O’Rourke’s is an emotive approach, Cruz’s one of cold-eyed precision.

“I don’t think he is a flash in the pan,” William Martin, a scholar at the Baker Institute at Rice University said of O’Rourke. “He’s young and fresh, and he’s just intrinsically so much more attractive than Ted Cruz for voters who don’t already have their minds made up.”

O’Rourke knows Cruz is a skilled debater, a proven fundraiser and a candidate who showed in his presidential campaign that he could leverage analytics into millions of votes. And the congressman has vulnerabilities. O’Rourke has been arrested twice, once for a college prank, a second time, in 1998, for what he called the “unforgivably” bad decision to drive after “having too much to drink.” Both charges were dismissed.

His mother receives fundraising solicitations from Cruz, who calls her son a “Nancy Pelosi liberal,” no doubt a preview of things to come.

But O’Rourke also will use Cruz’s well-observed ambition against him, and said that the incumbent’s real goal is another White House run. He cites a letter that Cruz sent to Gov. Kim Reynolds, R-Iowa, talking about visiting all of Iowa’s 99 counties.

“I know he hasn’t been to all 254 of Texas’s counties,” O’Rourke said.

Texas is so vast that it is nearly impossible to travel the entire state the way that O’Rourke has chosen to, largely by car, over state highways and rural roads, but he seems undeterred and drives most of the miles himself, with aides in passenger seats.
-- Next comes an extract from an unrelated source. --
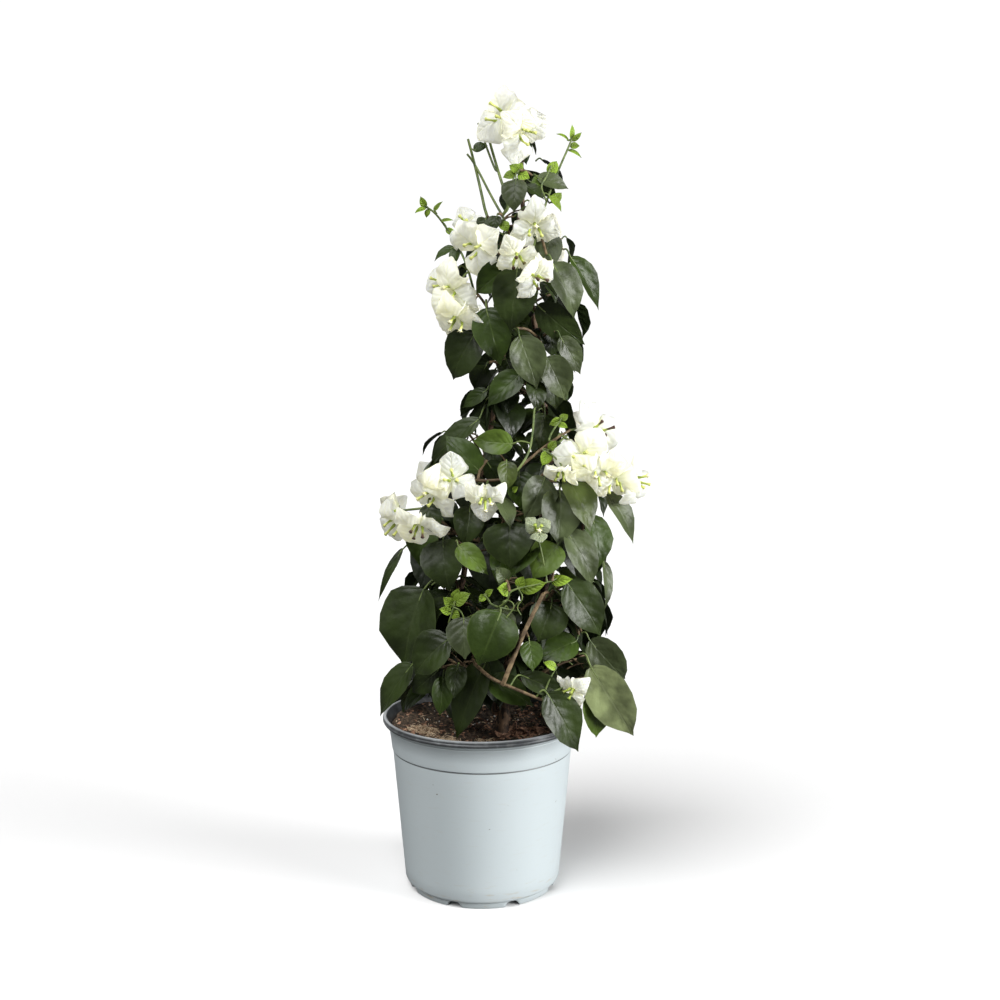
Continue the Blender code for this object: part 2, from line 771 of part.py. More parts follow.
def grow_twig(mass, share, tip, outward, length):
    """A twig from the mass's stem to tip, arched upwards, with leaves along it."""
    root = along(mass.stem, share)
    middle = root.lerp(tip, 0.5) + Vector((0.0, 0.0, TWIG_ARCH * (tip - root).length))
    twig = bezier(root, middle, tip, TWIG_STEPS)
    radii = tapered(TWIG_RADII, TWIG_STEPS)
    if not mass.add_rod(twig, radii):
        return False
    last = grow_leaf(mass, twig, 1.0, length, 0.0, outward)
    if last:
        mass.end_twig_in_leaf(twig, radii, last)
    side = mass.chance.choice((-1.0, 1.0))
    for place, swing in zip(LEAF_PLACES, LEAF_SWINGS):
        grow_leaf(mass, twig, place, length, swing * side, outward)
    return True


def grow_spray(mass, half, low, high, across, length):
    """One twig towards the outline, at a share across the mass's sector and a chosen height."""
    for _ in range(TRIES):
        wander = mass.chance.uniform(-SPRAY_WANDER, SPRAY_WANDER)
        outward = mass.azimuth + half * (across * SPRAY_SPREAD + wander)
        height = mass.chance.uniform(low, high)
        edge = crown_radius(height, outward) - LEAF_OVERHANG * length
        tip = crown_point(height, outward, edge * mass.chance.uniform(*TIP_REACHES))
        if grow_twig(mass, mass.chance.uniform(*TWIG_PLACES), tip, outward, length):
            return


def grow_shoot(mass, start_height, tip_height, reach, leaves):
    """A young shoot: a long bare stem with small leaves in a spiral near its tip."""
    tip = crown_point(tip_height, mass.azimuth, reach)
    grow_stem(mass, start_height, tip, SHOOT_RADII, SHOOT_STEPS)
    for index in range(leaves):
        root = along(mass.stem, 1.0 - SHOOT_LEAFY_SHARE * index / leaves)
        if index == 0:
            root -= (tip - mass.stem[-2]).normalized() * LEAF_SINK
        for _ in range(TRIES):
            wander = mass.chance.uniform(-SHOOT_LEAF_WANDER, SHOOT_LEAF_WANDER)
            swing = GOLDEN_TURN * index + wander
            first = mass.chance.uniform(*SHOOT_LEAF_FIRST)
            droops = (first, mass.chance.uniform(*SHOOT_LEAF_LAST))
            size = SHOOT_LEAF * mass.chance.uniform(*SHOOT_LEAF_SIZES)
            if mass.add_blade(new_leaf(root, mass.azimuth, swing, droops, 0.0, size), []):
                break


def grow_top(mass):
    """The stem on the front leader's tip, which carries the topmost blooms and small leaves."""
    tip = leader_point("leader_front", 1.0)
    onward = (tip - leader_point("leader_front", 0.97)).normalized()
    start = tip + onward * TOP_GAP
    end = line_point(TOP_HEIGHT)
    mass.stem = bezier(start, start.lerp(end, 0.5), end, STEM_STEPS)
    mass.add_rod(mass.stem, tapered(STEM_RADII, STEM_STEPS))


def angle_between(one, other):
    return abs((one - other + 180.0) % 360.0 - 180.0)


def fuse(mass, collection, finish):
    """Joins the mass's pieces into one closed mesh with a single Boolean union."""
    pile = bpy.data.collections.new(mass.name + "_pieces")
    loose = []
    for form in mass.pieces:
        mesh = bpy.data.meshes.new(mass.name)
        form.to_mesh(mesh)
        form.free()
        loose.append(bpy.data.objects.new(mass.name + "_piece", mesh))
    for piece in loose[1:]:
        pile.objects.link(piece)
    bpy.context.scene.collection.objects.link(loose[0])
    bpy.context.scene.collection.children.link(pile)
    union = loose[0].modifiers.new("fuse", "BOOLEAN")
    union.operation = "UNION"
    union.operand_type = "COLLECTION"
    union.collection = pile
    union.solver = "MANIFOLD"
    joined = evaluated_mesh(loose[0])
    for piece in loose:
        bpy.data.objects.remove(piece)
    bpy.data.collections.remove(pile)
    return new_object(mass.name, joined, collection, finish)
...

Over lunch at the Lufkin BBQ, O’Rourke said his campaign strategy was in part drawn from the 1968 presidential campaign of his political hero, Robert F. Kennedy, long on hope and aspiration.

Kennedy was not driven by “polls or consultants, but he really seemed to be grounded in the things that he found important,” he said, adding that he often seemed to be going directly against the advice of what was going to be popular.

Those seemed to be the words of a long-shot, a candidate with nothing to lose.